Коммендони не тронули ни слезами, ни доказательства, он стоял за то, чтобы брак не расторгать, настаивал на святости уз.
— Как духовное лицо он был прав, — сказал епископ, — но не всегда один закон может служить для всех.
— Да, потому что король, потеряв надежду на новый брак и потомство, от отчаяния, равно как по привычке, бросился в объятия этих чудовищ, которые теперь из него высасывают жизнь и покой. Он потерял здоровье, растратил казну, запустил общественные дела.
— И один камердинер! Один! — тут голос епископа подавило возмущение. — Он закрывает нам дверь, не допуская сенаторов, издеваясь над ними.
— Король не знает, что с ним делается, — сказал референдарий, — жизнь его убегает, он боиться за неё, окружился бабами, в волшебные лекарства которых больше верит, чем в науку Фогельфедера, остаток сил тратит на женщин, умирает уставший, без ума, без размышления.
— Он убивает себя, — добавил епископ.
— Добровольно. Это ничто иное, как отчаяние. Мы признаём, пане, в личной жизни не было более несчастного человека! Красивая и мягкая Елизавета, которую он так любил, вырванная у него после нескольких месяцев совместной жизни. Что он выстрадал за Барбару, и как коротко с ней радовался! Ему приказали жить с третьей, когда сблизиться с ней не мог. Пожалейте его.

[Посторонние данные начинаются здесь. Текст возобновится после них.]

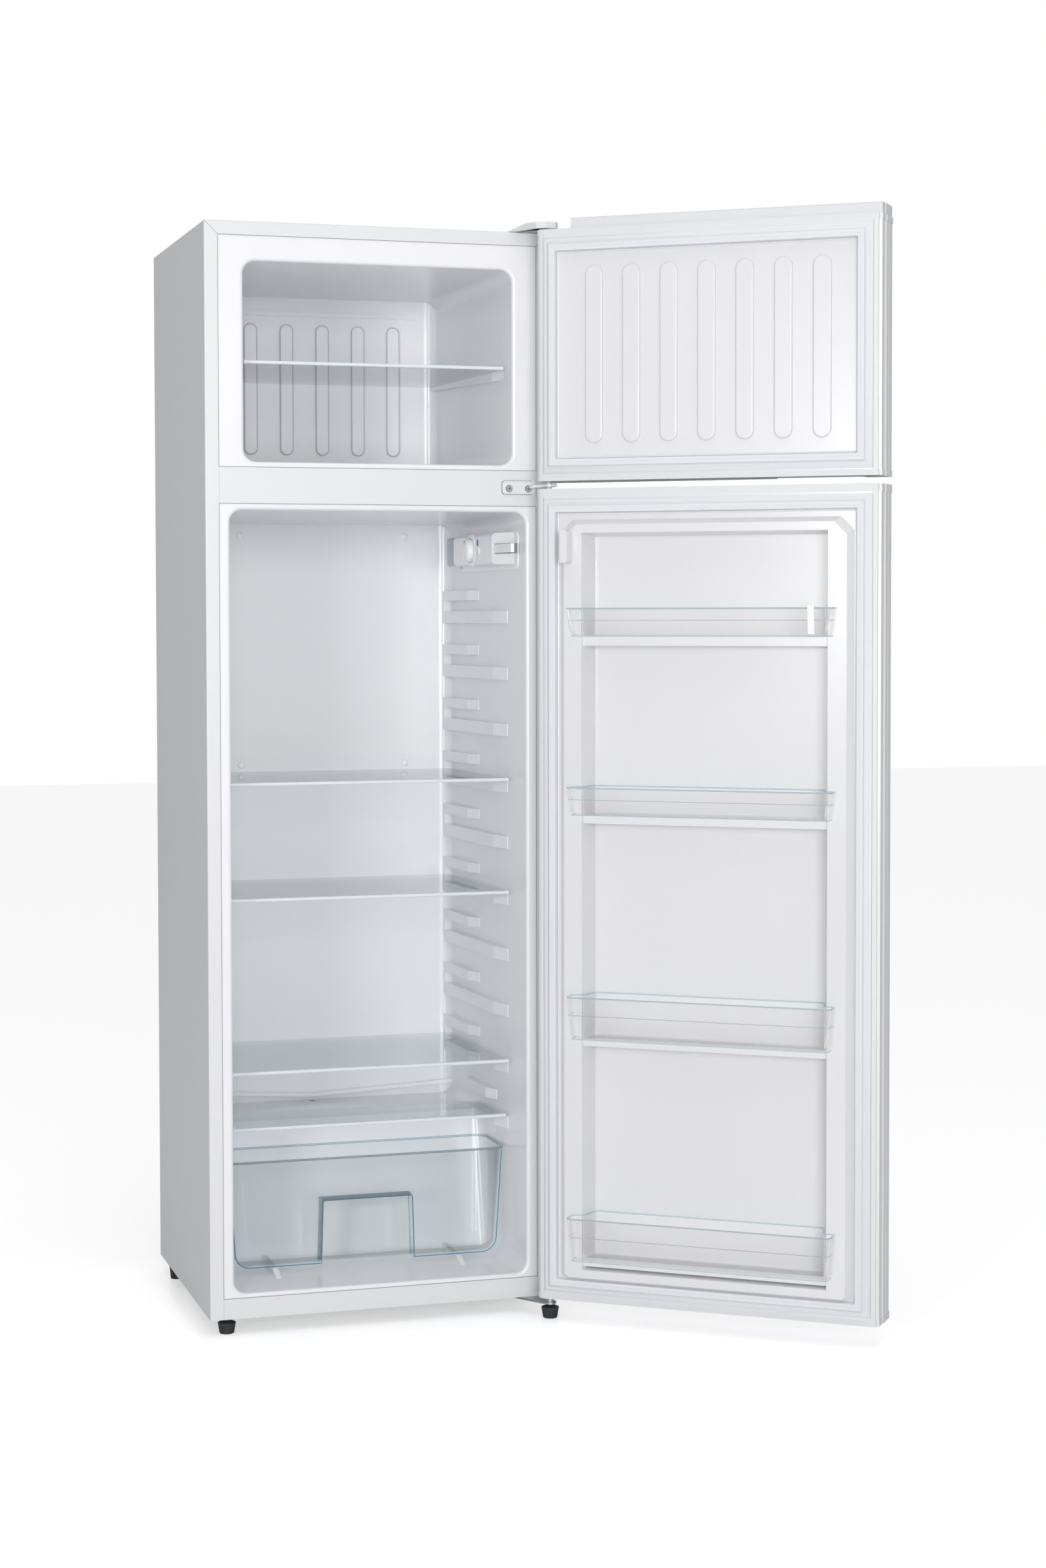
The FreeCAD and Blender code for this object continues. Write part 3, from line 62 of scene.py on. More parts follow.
def srgb(code: str, alpha: float = 1.0) -> tuple[float, float, float, float]:
    """Turn an sRGB hex code into linear RGBA.

    Args:
        code: six hex digits, such as "E6E7EC".
        alpha: opacity to carry along.

    Returns:
        Linear red, green, blue and alpha.
    """
    values = [int(code[i:i + 2], 16) / 255 for i in (0, 2, 4)]
    linear = [v / 12.92 if v <= 0.04045 else ((v + 0.055) / 1.055) ** 2.4 for v in values]
    return linear[0], linear[1], linear[2], alpha


def add_node(tree: bpy.types.NodeTree, kind: str, settings: Optional[dict[str, Any]] = None,
             inputs: Optional[dict[Any, Any]] = None) -> bpy.types.Node:
    """Add one node, set it up and link it.

    Args:
        tree: node tree that receives the node.
        kind: Blender's node type name.
        settings: attributes of the node.
        inputs: socket name or number to a value, or to an output socket to link from.

    Returns:
        The new node.
    """
    node = tree.nodes.new(kind)
    for key, value in (settings or {}).items():
        setattr(node, key, value)
    for key, value in (inputs or {}).items():
        if isinstance(value, bpy.types.NodeSocket):
            tree.links.new(value, node.inputs[key])
        else:
            node.inputs[key].default_value = value
    return node


# ---------------------------------------------------------------- finishes

class Pattern(Enum):
    """Fine surface patterns that a finish can carry."""

    NONE = "none"
    ORANGE_PEEL = "orange peel"
    GRAINED = "spark-eroded grain"
    DRAWN = "drawn lines"
    CELLS = "foam cells"


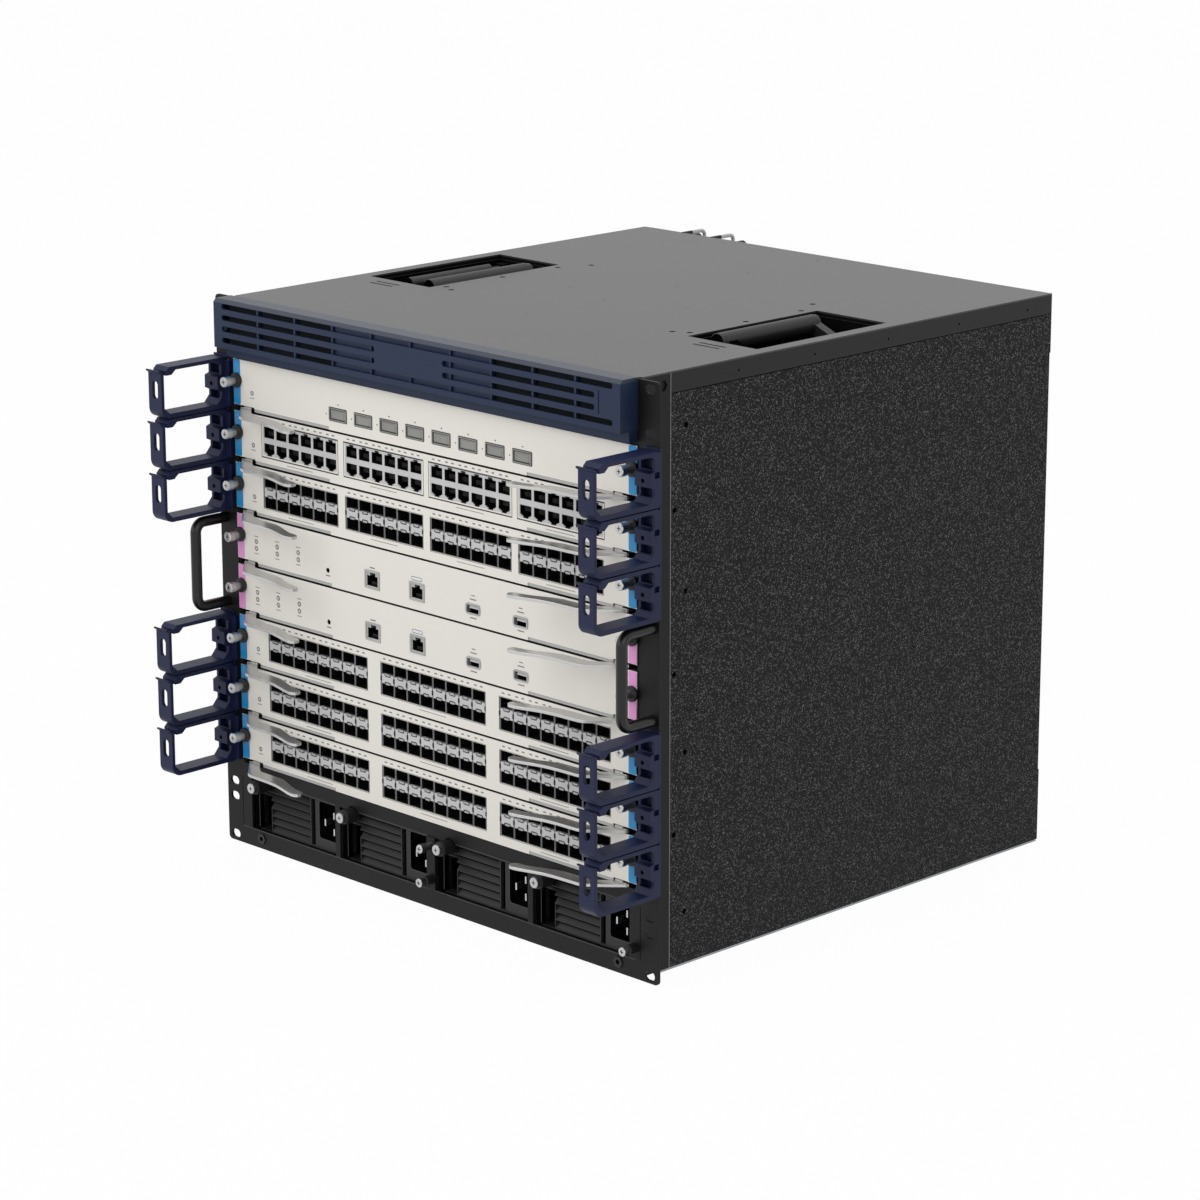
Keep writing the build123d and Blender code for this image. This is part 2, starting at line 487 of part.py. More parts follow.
with BuildPart() as inserts:
    for s in (-1, 1):
        with BuildSketch(Plane.XZ.offset(-FRONT + 1.0)):
            with Locations((s * 200.5, 9.0)):
                RegularPolygon(4.6, 6)
                Circle(1.9, mode=Mode.SUBTRACT)
        extrude(amount=-1.0)
        with BuildSketch(Plane.XZ.offset(-FRONT)):
            with Locations((s * 200.5, 9.0)):
                Circle(2.5)
                Circle(1.9, mode=Mode.SUBTRACT)
        extrude(amount=-6.0)
save(inserts, "ground_inserts")
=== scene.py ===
# %% [markdown]
# A ten-unit chassis switch stands on a plain white floor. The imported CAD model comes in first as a
# fixed frame: it already has every panel, card, lever and supply at its real size. The cells below
# give each of those parts its finish and add what is too fine for the CAD model: port cages, jacks,
# knurled thumbscrews, coloured end strips, printed marks and inlet pins.

# %% Frame
import json
import math

import bpy
import numpy as np
from mathutils import Matrix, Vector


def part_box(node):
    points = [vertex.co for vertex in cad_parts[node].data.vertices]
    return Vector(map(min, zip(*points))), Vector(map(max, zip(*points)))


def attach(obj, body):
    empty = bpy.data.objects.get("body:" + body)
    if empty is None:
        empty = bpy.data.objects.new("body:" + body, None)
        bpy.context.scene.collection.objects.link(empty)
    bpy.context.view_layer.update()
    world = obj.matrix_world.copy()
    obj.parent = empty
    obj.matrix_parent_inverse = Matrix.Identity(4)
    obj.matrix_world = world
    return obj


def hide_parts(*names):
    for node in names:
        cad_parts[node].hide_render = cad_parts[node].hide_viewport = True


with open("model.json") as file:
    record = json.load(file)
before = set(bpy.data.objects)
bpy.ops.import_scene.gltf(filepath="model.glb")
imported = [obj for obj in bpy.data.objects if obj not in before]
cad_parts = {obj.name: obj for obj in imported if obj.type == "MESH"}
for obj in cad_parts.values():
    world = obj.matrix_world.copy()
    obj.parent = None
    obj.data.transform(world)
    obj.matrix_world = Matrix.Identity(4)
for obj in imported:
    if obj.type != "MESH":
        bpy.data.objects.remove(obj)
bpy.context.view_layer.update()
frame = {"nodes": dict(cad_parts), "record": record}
nodes = frame["nodes"]
MM = 0.001
mounts = {m["name"]: m for m in frame["record"]["mounts"]}
EAR_FRONT = mounts["rack_holes_outer"]["pos_m"][1] / MM

# %% [markdown]
# Sizes that several pieces share are read from the frame or are the CAD model's own numbers, so a
# piece follows its part. All sizes in this script are millimetres, with y counted from the front
# face of the rack ears. The cards are all alike, so one height over a card's lower edge places the
# same small piece on each of them.

# %% Sizes and names of the parts
KNOB_RISE = 22.8           # centre of a card's thumbscrews over the bottom of its faceplate
KNOB_X = 216.0             # the thumbscrews' distance from the middle
PLATE_Y = -1.0             # front face of the card faceplates
SUPPLY_Y = 3.0             # front faces of the power supplies
REAR_Y = 453.5             # rear face of the chassis
LID_Z = 444.5              # top face of the lid
CARDS = range(1, 9)
CONTROL_CARDS = (4, 5)
SUPPLIES = range(1, 5)
SIDES = (("left", -1), ("right", 1))


def limits(node):
    """Lowest and highest corner of a CAD node in this script's millimetres."""
    low, high = (np.array(c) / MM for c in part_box(node))
    return low - (0, EAR_FRONT, 0), high - (0, EAR_FRONT, 0)


def middle(node):
    """Centre of a CAD node's box."""
    low, high = limits(node)
    return (low + high) / 2


CARD_Z = {k: middle(f"card_screws_{k}")[2] - KNOB_RISE for k in CARDS}
print("slot heights", {k: round(z, 1) for k, z in CARD_Z.items()})

# %% [markdown]
# Every material starts from its real finish. One helper turns sRGB hex values into the linear
# numbers that Blender mixes, and one adds a node with its settings and links. All patterns read
# Object coordinates, so a grain keeps its size in millimetres and rides with a piece that moves.

# %% Colour and node helpers
PER_METRE = 1000           # millimetres in a metre: a pattern's scale is this over its size in mm


def linear(code):
    """Linear RGBA of an sRGB hex value: each channel c becomes ((c + 0.055) / 1.055) ** 2.4."""
    srgb = np.array([int(code[i:i + 2], 16) for i in (1, 3, 5)]) / 255
    low, high = srgb / 12.92, ((srgb + 0.055) / 1.055) ** 2.4
    return (*np.where(srgb <= 0.04045, low, high).tolist(), 1.0)


def add(tree, kind, settings=None, **inputs):
    """Add a node; settings are its properties, inputs are values or sockets to link."""
    made = tree.nodes.new(kind)
    for key, value in (settings or {}).items():
        setattr(made, key, value)
    for key, value in inputs.items():
        socket = made.inputs[int(key[1:])] if key[1:].isdigit() else made.inputs[key.replace("_", " ")]
        if isinstance(value, bpy.types.NodeSocket):
            tree.links.new(value, socket)
        else:
            socket.default_value = value
    return made


print("mid grey #808080 is", round(linear("#808080")[0], 3), "in linear light")

# %% [markdown]
# Most finishes here are a Principled shader whose colour wanders slightly and whose fine grain is
# bumps. An image could give both, but noise needs no file and never repeats.

# %% Grained finishes


def surface(name, code, roughness, metallic=0.0, **shader):
    """A material with a Principled shader, its tree and its object coordinates."""
    made = bpy.data.materials.new(name)
    made.use_nodes = True
    tree = made.node_tree
    bsdf = tree.nodes["Principled BSDF"]
    bsdf.inputs["Base Color"].default_value = linear(code)
    bsdf.inputs["Roughness"].default_value = roughness
    bsdf.inputs["Metallic"].default_value = metallic
    for key, value in shader.items():
        bsdf.inputs[key.replace("_", " ")].default_value = value
    place = add(tree, "ShaderNodeTexCoord").outputs["Object"]
    return made, tree, bsdf, place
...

— Но где мужская выдержка? Где?
Тут вошёл королевский медик Фогельфедер, бледный, расстерянный, и, низко поклонившись епископу, сказал тихо:
— Мы тут, а ведьмы за нами!
— Что? — воскликнул епископ, бледнея.
— Они уже тут, — кивая головой, воскликнул с возмущением немец, бледное лицо и голубые огромные глаза которого теперь ещё больше побледнели и странно изменились.